Arrange a Date over Skype or Facetime (whatever video chat app you two have).
If you are into movies or books, "watch" a movie together and talk about it, ditto for books.
Try and make a little movie (if you can film & edit) with your phone (not so hard my teens do it all the time) of you day. Show him your house, take him for a walk of your neighborhood or your favorite park, stores etc.
We had an exchange student last year and my daughters and her send each other videos ALL the time of stuff they do - we went to the lake to film all the snow and ice. We did a little video of my youngest driving (she has her permit now) of them cooking dinner, doing Karaoke, dancing etc. And every other weekend we have a "presentation" we each have to pick a topic and make a power point presentation. The funnier the better :)
So there are plenty of ways you can SHOW of your sense of humor, wit, your personality.
It's not hard to flash some boobs, but really? Is that how you think you will be more "interesting"?

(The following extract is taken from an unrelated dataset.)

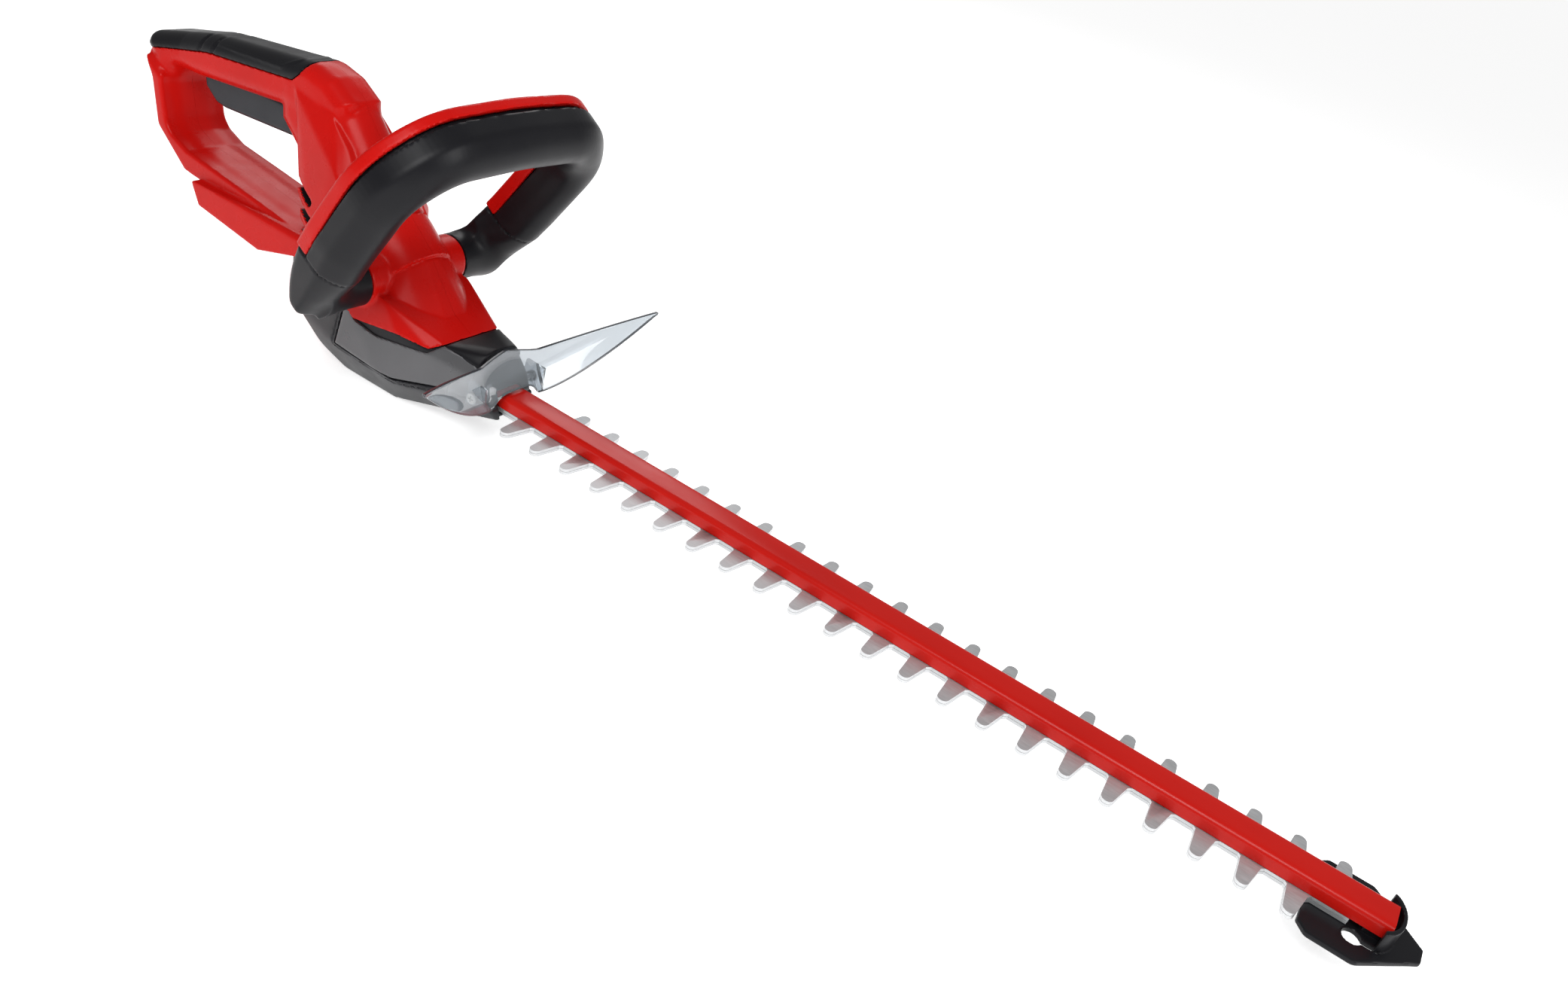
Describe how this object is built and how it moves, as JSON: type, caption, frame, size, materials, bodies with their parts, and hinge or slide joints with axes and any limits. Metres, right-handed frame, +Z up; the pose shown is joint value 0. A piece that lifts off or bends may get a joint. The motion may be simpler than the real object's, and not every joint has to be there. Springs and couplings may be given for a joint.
{
  "type": "hedge trimmer",
  "caption": "Cordless hedge trimmer with rear D-handle, leaning bail front handle, clear hand guard and a long reciprocating two-sided cutter with a tip guard.",
  "frame": {"origin": "centre of the flat belly face that the tool rests on", "axes": "+X towards the tip of the cutter, +Y to the operator's left, +Z up, away from the belly"},
  "size_m": [0.961, 0.22, 0.2154],
  "materials": {
    "body_red": "moulded red housing plastic with a fine texture",
    "bar_red": "glossy red paint on the blade bar",
    "soft_black": "soft-touch black overmould, fine grain",
    "dark_plastic": "dark grey moulded plastic",
    "grey_plastic": "mid grey facetted plastic",
    "blade_steel": "ground steel with bright cut edges",
    "machine_steel": "plain machined steel",
    "zinc_plate": "zinc-plated screws and pins",
    "cast_aluminium": "die-cast aluminium",
    "brass": "brass",
    "copper_winding": "copper windings on a steel shaft",
    "fan_nylon": "natural nylon",
    "felt": "grease-soaked felt",
    "circuit_board": "green circuit board",
    "clear_guard": "clear polycarbonate"
  },
  "bodies": {
    "housing": {"base_shell": "grey_plastic", "battery_contact_1": "brass", "battery_contact_2": "brass", "battery_contact_block": "dark_plastic", "blade_bar": "bar_red", "blade_collar": "soft_black", "blade_screw_1": "zinc_plate", "blade_screw_2": "zinc_plate", "blade_screw_3": "zinc_plate", "blade_screw_4": "zinc_plate", "blade_screw_5": "zinc_plate", "blade_screw_6": "zinc_plate", "bottom_tray": "dark_plastic", "control_board": "circuit_board", "felt_seal": "felt", "front_handle": "soft_black", "front_switch": "dark_plastic", "gear_bearing_lower": "machine_steel", "gear_bearing_upper": "machine_steel", "gear_cover": "cast_aluminium", "gear_plate": "cast_aluminium", "grip_pad": "soft_black", "guard_screw_left": "zinc_plate", "guard_screw_right": "zinc_plate", "hand_guard": "clear_guard", "handle_screw_left": "zinc_plate", "handle_screw_right": "zinc_plate", "housing_left": "body_red", "housing_right": "body_red", "housing_screw_1": "zinc_plate", "housing_screw_2": "zinc_plate", "housing_screw_3": "zinc_plate", "housing_screw_4": "zinc_plate", "motor_can": "machine_steel", "motor_end_bell": "dark_plastic", "rear_switch": "dark_plastic", "switch_bar_pin_left": "zinc_plate", "switch_bar_pin_right": "zinc_plate", "switch_bar_spring": "machine_steel", "tip_guard": "dark_plastic", "tip_guard_screw": "zinc_plate", "trigger_pin": "zinc_plate", "trigger_spring": "machine_steel"},
    "upper_blade": {"upper_blade": "blade_steel"},
    "lower_blade": {"lower_blade": "blade_steel"},
    "drive_gear": {"drive_gear": "machine_steel"},
    "motor_rotor": {"rotor": "copper_winding", "motor_pinion": "brass", "cooling_fan": "fan_nylon"},
    "trigger": {"trigger": "dark_plastic"},
    "safety_switch_bar": {"safety_switch_bar": "body_red"}
  },
  "joints": [
    {"name": "upper_blade_slide", "type": "slide", "parent": "housing", "child": "upper_blade", "axis": [1, 0, 0], "range_m": [-0.00625, 0.00625]},
    {"name": "lower_blade_slide", "type": "slide", "parent": "housing", "child": "lower_blade", "axis": [1, 0, 0], "range_m": [-0.0063, 0.0063]},
    {"name": "gear_spin", "type": "hinge", "parent": "housing", "child": "drive_gear", "pos_m": [0.027, 0, 0.03], "axis": [0, 0, 1], "range_deg": [-90.5, 90.5]},
    {"name": "motor_spin", "type": "hinge", "parent": "housing", "child": "motor_rotor", "pos_m": [0, 0, 0.03], "axis": [0, 0, 1], "range_deg": [-362, 362]},
    {"name": "trigger_hinge", "type": "hinge", "parent": "housing", "child": "trigger", "pos_m": [-0.193, 0, 0.146], "axis": [0, -1, 0], "range_deg": [0, 5], "stiffness_Nm_per_rad": 0.6, "springref_deg": -11.46, "deforming": ["trigger_spring"]},
    {"name": "switch_bar_hinge", "type": "hinge", "parent": "housing", "child": "safety_switch_bar", "pos_m": [0.01517, 0, 0.1184], "axis": [0, 1, 0], "range_deg": [0, 1.5], "stiffness_Nm_per_rad": 3, "springref_deg": -3.44, "deforming": ["switch_bar_spring"]}
  ],
  "couplings": [
    {"joint": "lower_blade_slide", "follows": "upper_blade_slide", "ratio": -1},
    {"joint": "gear_spin", "follows": "upper_blade_slide", "rad_per_m": -251.33},
    {"joint": "motor_spin", "follows": "upper_blade_slide", "rad_per_m": 1005.3}
  ]
}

You say you made a connection because you have things in common - that means you have a lot to share. Just be creative in HOW you share. And I GET that you want him to "want" you - but stick to TRYING to keep sex out of it for now.
And take things slow. With an LDR there has to be some common sense used.
A
female
reader, anonymous, writes (20 February 2021): If you're keen to meet him and happy to wait until you do so, why do you think you have to keep him entertained until then?
Does he feel that he has to perform in any way to keep you interested? It sounds as if your interest isn't going to wane while you wait, so why would his?
Trust in your worth and in his willingness to wait to meet you.
If you're sharing sexual things online, I would really advise against that. You feel you know him and maybe you do know him pretty well, but you've no idea how this will pan out and you do not know how he will treat any pictures or sexual talk between you if you do not work out. Or even if you do.
Including men I have gone out with for months, I will not send pictures of my naked body to anyone or sext with anyone! Do you ever wonder if he shows the things you say or your pictures with anyone? He might be unable to keep it to himself and end up showing his friends. Once it's out there, you are no longer in control.
Wise Owl once wrote a wonderful phrase and I loved it. He said something along the lines of 'You are not a circus pony required to perform.'
Your post smacks of panic and I fear you may come across as too desperate to please. You don't know him. In person, his physical presence may repulse you. And then he will be in ownership of pictures or sexual talk that should only be shared in person once a trusting relationship has been formed.
Slow down and stop panicking. If it's meant to happen, nothing will stop it. If it's not to meant to happen, nothing will make it.